The Writing Center: The CCNY Writing Center provides a supportive learning environment where students can have one-on-one tutoring sessions with experienced writing consultants. The Writing Center is available for virtual meetings. Students can schedule an appointment through the online booking system. This is a free resource available to all students and recommended for all writing assigned in this and other classes. Visit their website for more info http://www.ccny.cuny.edu/writing/ and to book an appointment.

Academic Integrity: All writing submitted for this course is understood to be your original work. In cases where I detect academic dishonesty (the fraudulent submission of another’s work, in whole or part, as your own), you may be subject to a failing grade for the project or the course, and in the worst case, to academic probation or expulsion. For a more detailed description of the guidelines for adhering to academic integrity, see CCNY’s Policy on Academic Integrity on the college website: https://www.ccny.cuny.edu/it/academic-integrity-policy. As part of this course, we will discuss responsible source use practices.

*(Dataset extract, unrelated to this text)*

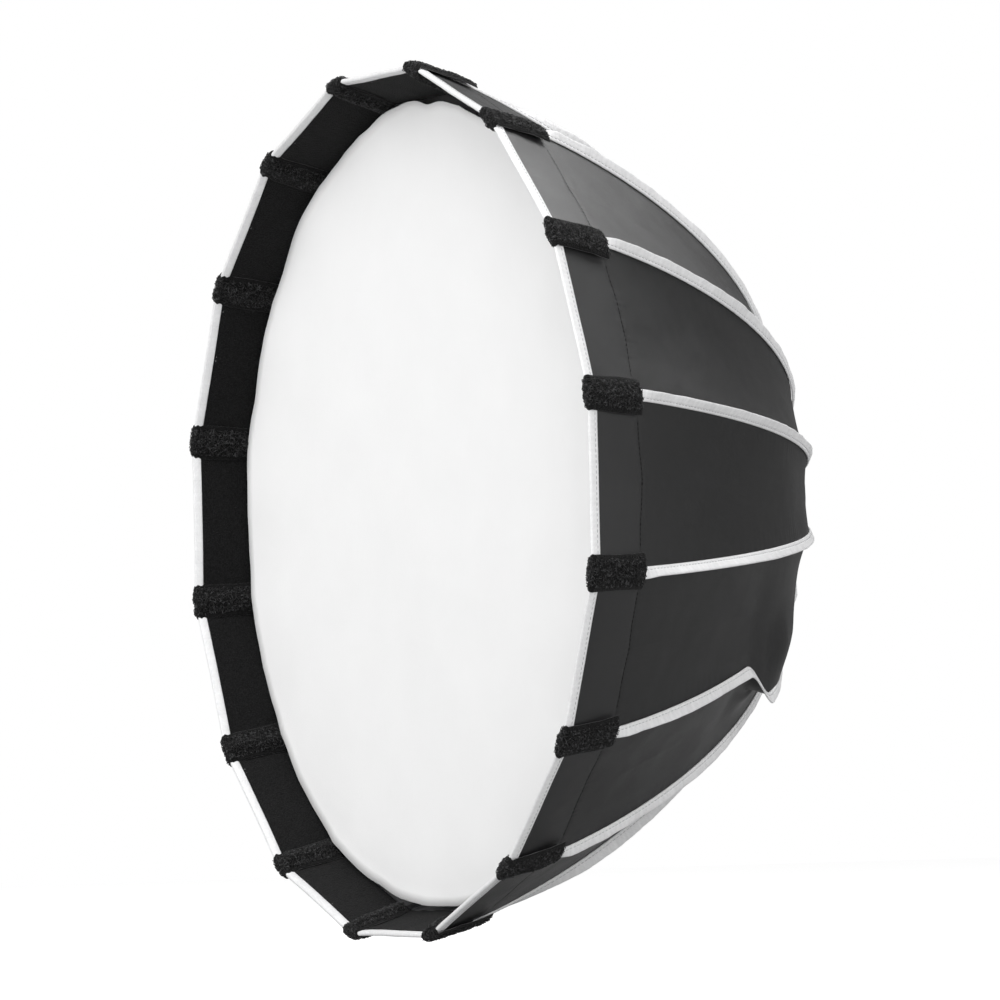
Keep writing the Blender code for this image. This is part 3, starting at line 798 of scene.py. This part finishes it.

Special Needs and Accommodations: There are several Student Support Services available for CCNY students. Check this website for more information: https://ccny.smartcatalogiq.com/en/2019-2020/Undergraduate-Bulletin/Student-Support-Services-Program. If you believe that you need accommodations for a disability, please contact CCNY’s AccessAbility Center (Student Disability Services), https://www.ccny.cuny.edu/accessability or call (212) 650-5913 for an appointment to discuss your needs and the process for requesting accommodations. I am committed to accessibility; please do not hesitate to reach out to me so that we can determine ways to make this course accessible to you.